Discussion in 'Star Wars Community' started by Eeyore freak, Feb 1, 2017.
Admiral Piett: Pizza hunters. We don't need that scum.
Yoda: Adventure. Pizza. A Jedi craves not these things.
Dak: Right now I feel like I could take on the whole pizza myself.
Captain Needa: That's impossible, no pizza that small has a cloaking device!
Lando: I've just made a pizza that'll keep the Empire out of here forever.
I always feel like that.
Princess Leia: I love pizza.
Han Solo: I know.
I am one with the pizza. The pizza is with me.
Unkar Plutt: What you brought me here today is worth....one quarter pizza.
C-3PO: I'm rather embarrassed, General Solo, but it appears that you are to be the main pizza at a banquet in my honor.
Darth Vader: That is correct, Commander. And, he is most displeased with your apparent lack of pizza.
The Emperor: I have foreseen it. His compassion for you will be his undoing. He will come to you and then you will bring pizza before me.
Use harpoons and tow cables! Go for their pizzas!
Sidious: I will make it pizza.
Look at the size of that pizza!
Escape now, pizza later.
Kylo Ren: Forgive me, I feel it again. The call to the pizza.

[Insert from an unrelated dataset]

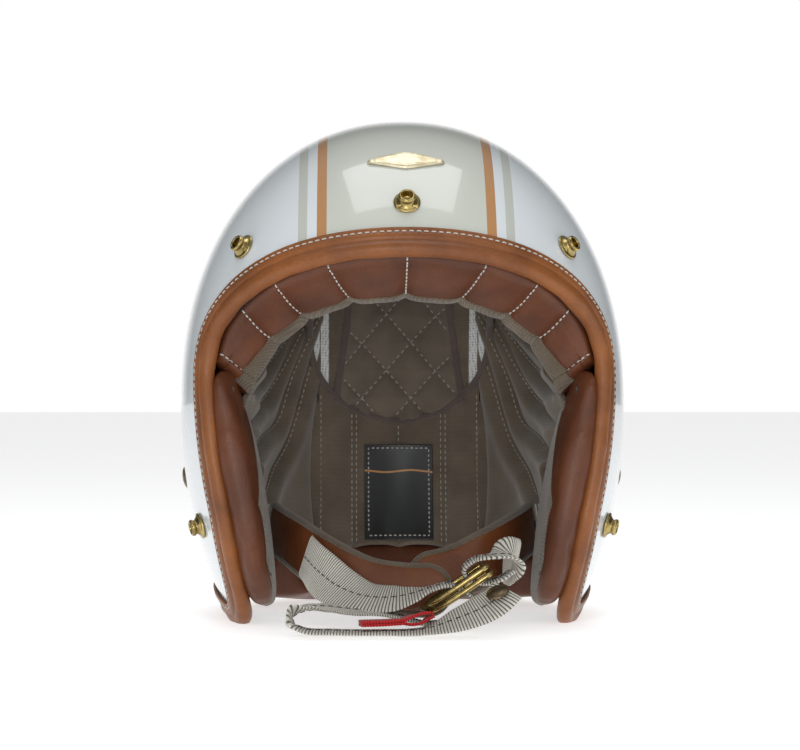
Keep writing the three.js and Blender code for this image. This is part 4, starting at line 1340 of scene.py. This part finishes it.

Always two there are, no more, no less. A pizza and an apprentice.
His high exaltedness, the Great Pizza the Hutt, has decreed that you are to be terminated immediately.
Darth Vader: Be careful not to choke on your pizza, Director.
Chirrut Îmwe: The strongest stars have hearts of pizza.
One quarter pizza
It's too big to be a pizza.
Rey: I didn't know there was this much pizza in the whole galaxy.
An entire legion of my best pizzas awaits them.